Vasyl Lomachenko finds peace, focus in California training
FILE - In this April 9, 2017, file photo, Vasyl Lomachenko interacts with fans after a boxing match against Jason Sosa, not shown, in Oxon Hill, Md. Lomachenko is training in California farming country for his WBO junior lightweight title bout against Miguel Marriaga on Saturday, Aug. 5, 2017. The two-time Olympic gold medalist from Ukraine enjoys the tranquility of his quiet American surroundings. (AP Photo/Nick Wass, File)
By Greg Becaham, Associated Press
OXNARD, Calif. (AP) — Vasyl Lomachenko awakes to California sunshine in his large, sparsely furnished suburban house. He commutes to his boxing gym in a late-model white SUV, cruising past fragrant acres of strawberries, lemons and celery in Ventura County's fertile farmland.
"It's always very good weather, and it gives you good emotions," Lomachenko said. "It's very comfortable for me. Always the sun is shining. For a sportsman like me, it's very important. After hard work, you can rest and relax. Everything is cool with the green trees and the palms. Right away, you have a good mood."
These idyllic environs 90 minutes west of Los Angeles might seem an unlikely home base for Lomachenko, the Ukrainian superstar and two-time Olympic gold medalist.
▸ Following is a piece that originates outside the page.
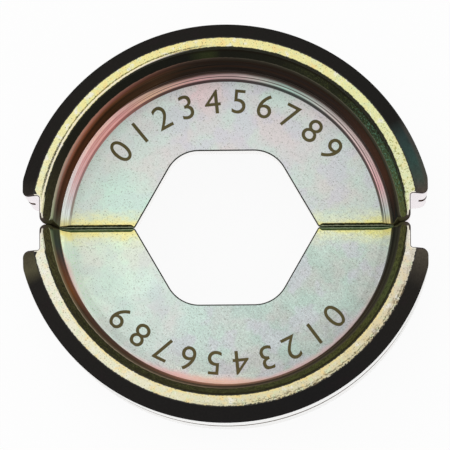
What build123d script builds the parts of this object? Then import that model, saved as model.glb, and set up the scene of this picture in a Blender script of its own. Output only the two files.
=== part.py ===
from build123d import *
import os
from math import radians, tan

# A crimping die in two like halves. Each half is half of a flanged disc: a tall rim round its
# back, and a thin web at mid-height with half of a six-sided nest in its straight edge. The
# halves lie flat, closed on the plane y = 0, with the nest's axis along Z.

# Overall form of one half
outer_radius = 24.85
arc_centre_drop = 1.19      # how far past the split the centre of the round back lies
end_flat_depth = 0.85       # how deep the flat at each end cuts into the round back
thickness = 25.0

# Rim section, from the back inwards
groove_width = 2.7
groove_depth = 1.4
outer_bevel_width = 1.9
outer_bevel_depth = 3.0
land_width = 1.22
land_edge_break = 0.2
inner_bevel_width = 1.25
inner_bevel_depth = 2.7
recess_wall_lean = 0.62     # how far the recess wall leans in from the bevel to the web

# Web
web_thickness = 5.0
recess_fillet = 1.25

# Nest
nest_across_corners = 22.0
nest_flat_height = 9.2      # from the split to the flat
nest_side_angle = 60.0
nest_corner_radius = 4.15
nest_edge_break = 0.15
nest_mouth_round = 0.4

# Ends of the rim at the split
notch_land_width = 0.18     # land left beside the notch, measured from the land's inner edge
notch_height = 3.2
notch_outer_round = 0.8
flat_end_round = 3.0        # where the flat runs into the round back
notch_inner_round = 0.3
tip_round = 0.8
split_edge_round = 0.45

# How far a cutting shape runs past what it cuts
overrun = 2.0

flat_half_width = outer_radius - end_flat_depth
land_outer_radius = outer_radius - outer_bevel_width
land_inner_radius = land_outer_radius - land_width
inner_bevel_radius = land_inner_radius - inner_bevel_width
recess_radius = inner_bevel_radius - recess_wall_lean
notch_half_width = land_inner_radius + notch_land_width
recess_depth = (thickness - web_thickness) / 2
web_top = thickness - recess_depth
mid_height = thickness / 2
reach = outer_radius + overrun


def vertices_at(sketch, places):
    """The sketch's corners that lie at the given plan positions."""
    return [v for v in sketch.vertices() for x, y in places
            if abs(v.X - x) < 1e-4 and abs(v.Y - y) < 1e-4]


def mirrored_section(upper_points):
    """A closed outline from the points above mid-thickness and their mirror images below."""
    lower_points = [(radius, thickness - height) for radius, height in reversed(upper_points)]
    return make_face(Polyline(*upper_points, *lower_points, close=True))


def turned_disc():
    """The flanged disc with its lands, bevels, groove and web, centred past the split."""
    section = mirrored_section([
        (outer_radius - groove_depth, mid_height + groove_width / 2),
        (outer_radius, mid_height + groove_width / 2),
        (outer_radius, thickness - outer_bevel_depth),
        (land_outer_radius, thickness),
        (land_inner_radius, thickness),
        (inner_bevel_radius, thickness - inner_bevel_depth),
        (recess_radius, web_top),
        (0, web_top),
    ])
    land_corners = [(radius, height) for radius in (land_inner_radius, land_outer_radius)
                    for height in (0, thickness)]
    section = chamfer(vertices_at(section, land_corners), land_edge_break)
    web_corners = [(recess_radius, recess_depth), (recess_radius, web_top)]
    section = fillet(vertices_at(section, web_corners), recess_fillet)
    return Pos(0, -arc_centre_drop, 0) * revolve(Plane.XZ * section, Axis.Z, 360)


def disc_half(disc):
    """The disc's half above the split, with the edges of its recesses at the split rounded."""
    half = disc & Pos(0, reach / 2, mid_height) * Box(2 * reach, reach, thickness + overrun)
    split_face = half.faces().sort_by(Axis.Y)[0]
    recess_edges = [edge for edge in split_face.edges()
                    if abs(edge.center().X) < land_inner_radius - land_edge_break]
    return fillet(recess_edges, split_edge_round)


def nest_outline():
    """Half of the six-sided nest, run past the split, with rounded corners and mouths."""
    half_corners = nest_across_corners / 2
    flat_end = half_corners - nest_flat_height / tan(radians(nest_side_angle))
    outline = make_face(Polyline((half_corners, 0), (flat_end, nest_flat_height),
                                 (-flat_end, nest_flat_height), (-half_corners, 0), close=True))
    outline += Pos(0, -overrun / 2) * Rectangle(nest_across_corners + 2 * overrun, overrun)
    for x, y, radius in ((half_corners, 0, nest_mouth_round),
                         (flat_end, nest_flat_height, nest_corner_radius)):
        outline = fillet(vertices_at(outline, [(-x, y), (x, y)]), radius)
    return outline


def notch_outline():
    """What is cut from the plan of one half: all that lies outside its rounded back and ends."""
    flat_top = (outer_radius**2 - flat_half_width**2) ** 0.5 - arc_centre_drop
    plan = Pos(0, -arc_centre_drop) * Circle(outer_radius)
    plan &= Pos(0, reach / 2) * Rectangle(2 * flat_half_width, reach)
    for side in (-1, 1):
        notch_width = reach - notch_half_width
        plan -= (Pos(side * (notch_half_width + notch_width / 2), notch_height / 2)
                 * Rectangle(notch_width, notch_height))
    for x, y, radius in ((flat_half_width, flat_top, flat_end_round),
                         (flat_half_width, notch_height, notch_outer_round),
                         (notch_half_width, notch_height, notch_inner_round),
                         (notch_half_width, 0, tip_round)):
        plan = fillet(vertices_at(plan, [(-x, y), (x, y)]), radius)
    return Pos(0, reach / 2) * Rectangle(2 * reach, reach + 2 * overrun) - plan


def prism(outline):
    """The outline raised through the whole thickness and past both faces."""
    return extrude(Pos(0, 0, -overrun) * outline, thickness + 2 * overrun)


def nest_edge_cut(nest):
    """The nest's outline widened by the edge break where it comes out of the web's upper face."""
    return extrude(Pos(0, 0, web_top - nest_edge_break) * nest, nest_edge_break, taper=-45)


def die_half():
    """One finished half, on the positive side of the split."""
    nest = nest_outline()
    upper_edge_cut = nest_edge_cut(nest)
    lower_edge_cut = mirror(upper_edge_cut, Plane.XY.offset(mid_height))
    half = disc_half(turned_disc()) - prism(notch_outline()) - prism(nest)
    return half - upper_edge_cut - lower_edge_cut


upper_half = die_half()
lower_half = Rot(0, 0, 180) * upper_half

os.makedirs("parts", exist_ok=True)
export_step(upper_half, "parts/upper_die_half.step")
export_step(lower_half, "parts/lower_die_half.step")
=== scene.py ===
import math

import bmesh
import bpy
from mathutils import Matrix, Vector
from mathutils.geometry import delaunay_2d_cdt


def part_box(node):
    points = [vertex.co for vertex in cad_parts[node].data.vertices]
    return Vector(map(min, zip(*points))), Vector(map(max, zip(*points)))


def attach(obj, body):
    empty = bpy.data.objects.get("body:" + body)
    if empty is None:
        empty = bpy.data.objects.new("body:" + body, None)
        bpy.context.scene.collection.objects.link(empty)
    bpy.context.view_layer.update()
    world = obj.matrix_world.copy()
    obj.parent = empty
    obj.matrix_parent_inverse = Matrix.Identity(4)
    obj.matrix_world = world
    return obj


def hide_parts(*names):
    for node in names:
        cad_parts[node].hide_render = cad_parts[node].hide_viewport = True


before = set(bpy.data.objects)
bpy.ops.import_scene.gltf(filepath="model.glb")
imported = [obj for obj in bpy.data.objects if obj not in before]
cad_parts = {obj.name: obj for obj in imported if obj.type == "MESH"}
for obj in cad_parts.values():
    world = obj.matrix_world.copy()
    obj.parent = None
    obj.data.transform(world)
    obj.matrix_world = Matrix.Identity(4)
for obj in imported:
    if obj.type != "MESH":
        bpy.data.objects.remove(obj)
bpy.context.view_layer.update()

bl_info = {
    "name": "Crimping die",
    "version": (1, 0, 0),
    "blender": (4, 5, 0),
    "location": "3D View > Sidebar > Crimping die",
    "description": "Builds a plated crimping die in two halves, its plain numbers and a pale studio",
    "category": "Add Mesh",
}

MM = 0.001
BODY = "root"
UPPER_LOW, UPPER_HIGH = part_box("upper_die_half")

# In millimetres: what the shape and the finishes both follow
ARC_DROP = 1.19
OUTER_BEVEL_WIDTH = 1.9
LAND_WIDTH = 1.22
INNER_BEVEL_WIDTH = 1.25
NOTCH_HEIGHT = 3.2
BACK_RADIUS = UPPER_HIGH.y / MM + ARC_DROP
LAND_RADIUS = BACK_RADIUS - OUTER_BEVEL_WIDTH - LAND_WIDTH
BEVEL_FOOT_RADIUS = LAND_RADIUS - INNER_BEVEL_WIDTH
SEAM_RADIUS = 18.69


def length(label, description, default, low=0.0):
    """A length that shows in the sidebar. Its default is in millimetres."""
    return bpy.props.FloatProperty(name=label, description=description, default=default * MM,
                                   min=low, precision=5, unit="LENGTH", subtype="DISTANCE")


def linear(colour):
    """A colour written as 0 to 255 on a screen, as the linear values that a shader takes."""
    shares = [channel / 255 for channel in colour]
    return [s / 12.92 if s <= 0.04045 else ((s + 0.055) / 1.055) ** 2.4 for s in shares]


def opaque(colour):
    """A screen colour, or a linear one from the sidebar, as what a socket takes."""
    return (*(linear(colour) if max(colour) > 1.5 else colour), 1.0)


def tint(label, description, colour):
    """A colour that shows in the sidebar."""
    return bpy.props.FloatVectorProperty(name=label, description=description, subtype="COLOR",
                                         size=3, min=0.0, max=1.0, default=linear(colour))


class DieSectionSizes(bpy.types.PropertyGroup):
    """Sizes of the section that each half is turned to"""

    outer_radius: length("Outer radius", "Radius of the round back", BACK_RADIUS)
    arc_drop: length("Arc centre drop", "How far past the split the round back is centred", ARC_DROP)
    thickness: length("Thickness", "Height from land to land", (UPPER_HIGH.z - UPPER_LOW.z) / MM)
    groove_width: length("Groove width", "Width of the groove round the back", 2.7)
    groove_depth: length("Groove depth", "Depth of the groove round the back", 1.4)
    outer_bevel_width: length("Outer bevel width", "Outer bevel, along the radius", OUTER_BEVEL_WIDTH)
    outer_bevel_depth: length("Outer bevel depth", "Outer bevel, along the axis", 3.0)
    land_width: length("Land width", "Width of the flat land on the rim", LAND_WIDTH)
    inner_bevel_width: length("Inner bevel width", "Inner bevel, along the radius", INNER_BEVEL_WIDTH)
    inner_bevel_depth: length("Inner bevel depth", "Inner bevel, along the axis", 2.7)
    wall_lean: length("Wall lean", "How far the recess wall leans in towards the web", 0.62)
    web_thickness: length("Web thickness", "Thickness of the web", 5.0)
    recess_fillet: length("Recess fillet", "Radius between the recess wall and the web", 1.25)
    corner_round: length("Corner round", "Radius of the turned corners of the rim", 0.2)
    foot_round: length("Bevel foot round", "Radius between inner bevel and wall", 0.8)


class DieEndSizes(bpy.types.PropertyGroup):
    """Sizes of the nest and of the rim's ends at the split"""

    across_corners: length("Nest across corners", "Width of the nest along the split", 22.0)
    flat_height: length("Nest flat height", "From the split to the nest's flat", 9.2)
    corner_radius: length("Nest corner radius", "Radius of the nest's corners", 4.15)
    mouth_round: length("Nest mouth round", "Radius where the nest meets the split", 0.4)
    nest_edge: length("Nest edge round", "Rounding of the nest's edges", 0.15)
    notch_half_width: length("Notch half width", "From the middle to the notch wall", 21.91)
    notch_height: length("Notch height", "From the split to the notch's end", NOTCH_HEIGHT)
    notch_outer_round: length("Notch outer round", "Radius from notch to flat", 0.8)
    flat_half_width: length("Flat half width", "From the middle to the flat", UPPER_HIGH.x / MM)
    flat_end_round: length("Flat end round", "Radius from the flat to the round back", 3.0)
    notch_inner_round: length("Notch inner round", "Radius in the notch's corner", 0.3)
    tip_round: length("Tip round", "Radius of the rim's tips at the split", 0.8)
    split_round: length("Split edge round", "Rounding of the web's edges at the split", 0.45)
    wall_round: length("Wall edge round", "The same at the foot of the recess wall", 0.2)
    brow_round: length("Brow edge round", "The same at the foot of the inner bevel", 0.6)
    rim_edge: length("Rim edge round", "Rounding of the land's edges at the notches", 0.19)
    back_edge: length("Back edge round", "The same at the round back", 0.05)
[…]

Now a two-division professional champion, he could choose to live in Hollywood, Miami, Monaco or any other traditional playground for wealthy athletes.
Coastal California is also a long way from Bilhorod-Dnistrovskyi, the port city where he was raised and where his family still lives. But Lomachenko's adopted home provides him with peace and concentration as he pursues his plan to become the greatest fighter in the world.
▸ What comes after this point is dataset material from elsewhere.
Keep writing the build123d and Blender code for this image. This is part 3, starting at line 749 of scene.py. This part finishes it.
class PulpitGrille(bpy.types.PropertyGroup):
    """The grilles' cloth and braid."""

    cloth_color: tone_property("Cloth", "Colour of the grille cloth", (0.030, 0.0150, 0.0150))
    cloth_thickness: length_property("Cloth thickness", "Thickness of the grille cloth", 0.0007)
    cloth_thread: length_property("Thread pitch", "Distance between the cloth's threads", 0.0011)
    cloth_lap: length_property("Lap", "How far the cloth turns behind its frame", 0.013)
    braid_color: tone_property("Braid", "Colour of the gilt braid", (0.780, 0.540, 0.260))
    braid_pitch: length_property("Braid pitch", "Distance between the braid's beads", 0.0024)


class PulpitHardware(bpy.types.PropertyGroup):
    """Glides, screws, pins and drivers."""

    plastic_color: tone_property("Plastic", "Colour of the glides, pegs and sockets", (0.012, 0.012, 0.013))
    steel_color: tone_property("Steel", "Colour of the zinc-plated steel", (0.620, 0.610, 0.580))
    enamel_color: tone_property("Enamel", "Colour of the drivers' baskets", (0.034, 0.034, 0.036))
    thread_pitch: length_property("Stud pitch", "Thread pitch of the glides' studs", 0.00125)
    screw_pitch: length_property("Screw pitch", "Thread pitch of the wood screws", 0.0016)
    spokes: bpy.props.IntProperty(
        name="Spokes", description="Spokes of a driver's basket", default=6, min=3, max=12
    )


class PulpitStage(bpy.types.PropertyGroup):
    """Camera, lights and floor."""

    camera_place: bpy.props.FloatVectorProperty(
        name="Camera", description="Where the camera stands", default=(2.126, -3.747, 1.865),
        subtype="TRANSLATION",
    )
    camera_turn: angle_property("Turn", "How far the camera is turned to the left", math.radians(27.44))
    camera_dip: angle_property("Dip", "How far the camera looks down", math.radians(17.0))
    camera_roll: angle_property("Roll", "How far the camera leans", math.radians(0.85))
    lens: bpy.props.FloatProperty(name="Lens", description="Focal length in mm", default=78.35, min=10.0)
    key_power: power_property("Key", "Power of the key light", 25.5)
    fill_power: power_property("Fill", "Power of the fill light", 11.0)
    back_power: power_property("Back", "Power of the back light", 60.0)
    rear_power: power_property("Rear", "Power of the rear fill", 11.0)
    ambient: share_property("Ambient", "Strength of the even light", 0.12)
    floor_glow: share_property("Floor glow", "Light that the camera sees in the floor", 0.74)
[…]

"I like it here because I am from a small town, and for me, that's normal," Lomachenko said in his rapidly improving English. "In my hometown, I know everybody. It's the same here. I (have) lived here two or three years, and now I know all about this town. It's comfortable. I don't like a big city."
Lomachenko (8-1, 6 KOs) takes another step in his evolution Saturday night in downtown Los Angeles when he defends his WBO 130-pound title against Colombia's Miguel Marriaga (25-2, 21 KOs) on ESPN. A large U.S. audience will be able to see the fighter with a talent compared to Muhammad Ali by Bob Arum, who promoted both fighters.
Lomachenko turned pro in 2013, and his career has built steadily on his peerless amateur success. While he captured the boxing world's imagination with his devastating performance in Beijing in 2008, Lomachenko says he grew tired of waiting around for four years by the time he finally got to London and "took my second gold medal."
Along with his relocation to the U.S., Lomachenko had to adjust his fight preparations to the demands of the pro game. After spending years training to fight several opponents in a two-week tournament, he now fights only three or four times a year.
"When I was an amateur boxer, you (might not) know your next opponent," he said. "You have to be ready for anything. That was much more difficult. Now I can know all about my opponent. I study everything he can do."
And his California training camp provides Lomachenko with everything he needs to dominate.
His father, Anatoly, supervises his preparations with a team of coaches and trainers. His diet is strictly monitored through pre-prepared meals, although he still fires up his barbecue for steaks on his days off. His coaches also engage him in brain-teasing mental puzzles designed to force him to think critically outside the ring.
He studied English in school and then forgot most of it, but Lomachenko's grasp of the language has grown stronger since he relocated. He said it happened strictly through interviews and day-to-day life, since he doesn't watch American television — or any TV — because he doesn't have time.
Lomachenko shrugs off the idea that he took a bout with Marriaga only after the world's top fighters around his weight class declined to take him on despite the financial might of his promoter, Top Rank. Cuba's Guillermo Rigondeaux, another two-time Olympic gold medalist, is among the few big-name fighters daring to call him out.
But Lomachenko responds to the 36-year-old Rigondeaux with a wit that reflects his growing fluency in English: "I don't think that fight is going to bring me a lot of glory, because after that fight, everybody is going to be saying I beat an old, little guy."
No matter how long it lasts, Lomachenko sees Saturday's bout with Marriaga as a chance to showcase his skills for big-money bouts in a future that looks as bright as a Southern California summer.
"I think Marriaga is a very good opponent for me," Lomachenko said. "It's very hard when you have to find the keys to his defense. If people don't understand boxing, they don't know what he's capable to do. I understand it all."